*** COLLECTED MATERIAL

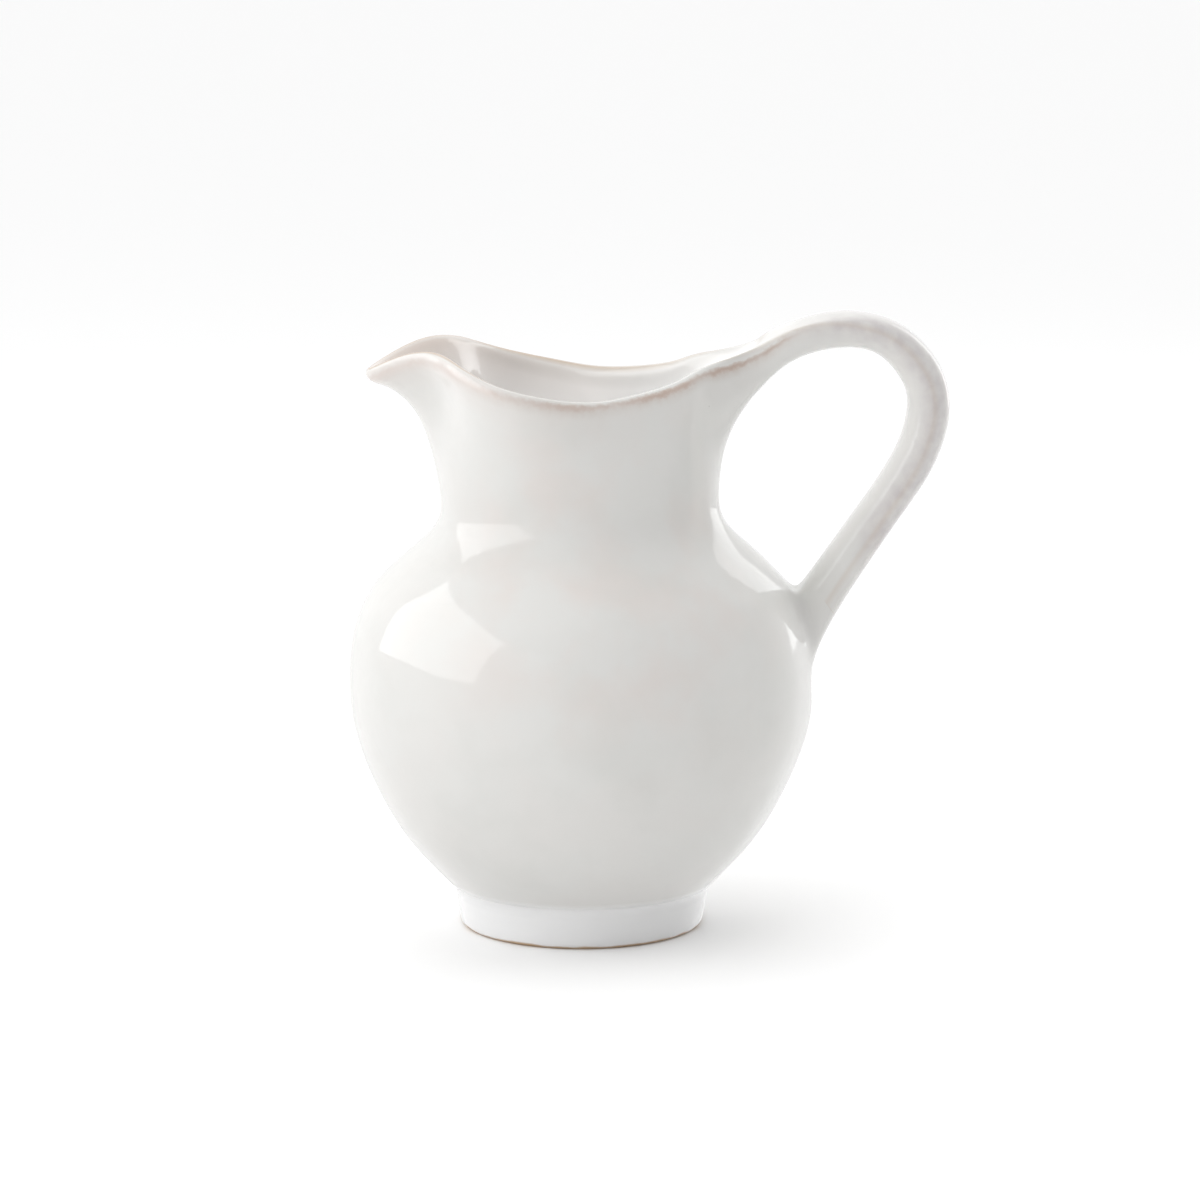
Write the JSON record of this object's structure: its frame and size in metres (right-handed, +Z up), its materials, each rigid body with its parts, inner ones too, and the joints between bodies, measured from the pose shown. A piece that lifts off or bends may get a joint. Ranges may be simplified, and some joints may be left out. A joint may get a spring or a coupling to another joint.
{
  "type": "ceramic pitcher",
  "caption": "Small white glazed ceramic pitcher with a round belly, narrow neck, pulled spout and a strap handle from rim to shoulder, on a low foot ring.",
  "frame": {"origin": "the turning axis of the body, at the height of the table", "axes": "+Z up along the turning axis; +X from the axis towards the handle, so the spout is at -X; +Y to the far side"},
  "size_m": [0.1254, 0.0974, 0.13],
  "materials": {
    "white_glaze": "glossy"
  },
  "bodies": {
    "root": {"body": "white_glaze", "handle": "white_glaze", "foot_ring": "white_glaze"}
  },
  "joints": []
}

******

Extract every line above exactly as it stands.

● CORRECT RESPONSE:
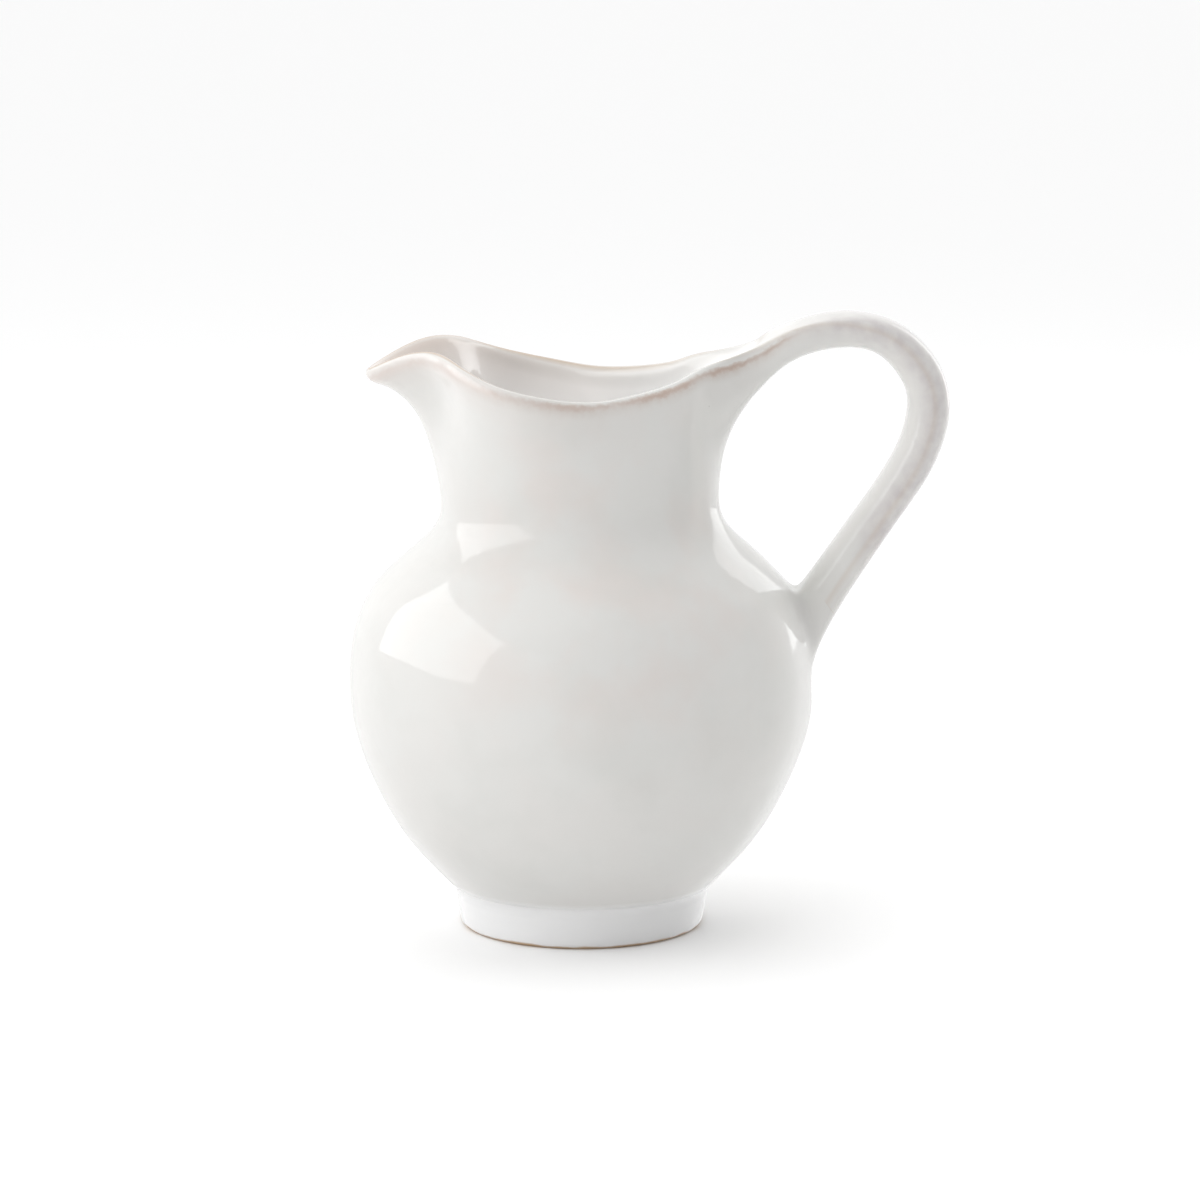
Write the JSON record of this object's structure: its frame and size in metres (right-handed, +Z up), its materials, each rigid body with its parts, inner ones too, and the joints between bodies, measured from the pose shown. A piece that lifts off or bends may get a joint. Ranges may be simplified, and some joints may be left out. A joint may get a spring or a coupling to another joint.
{
  "type": "ceramic pitcher",
  "caption": "Small white glazed ceramic pitcher with a round belly, narrow neck, pulled spout and a strap handle from rim to shoulder, on a low foot ring.",
  "frame": {"origin": "the turning axis of the body, at the height of the table", "axes": "+Z up along the turning axis; +X from the axis towards the handle, so the spout is at -X; +Y to the far side"},
  "size_m": [0.1254, 0.0974, 0.13],
  "materials": {
    "white_glaze": "glossy"
  },
  "bodies": {
    "root": {"body": "white_glaze", "handle": "white_glaze", "foot_ring": "white_glaze"}
  },
  "joints": []
}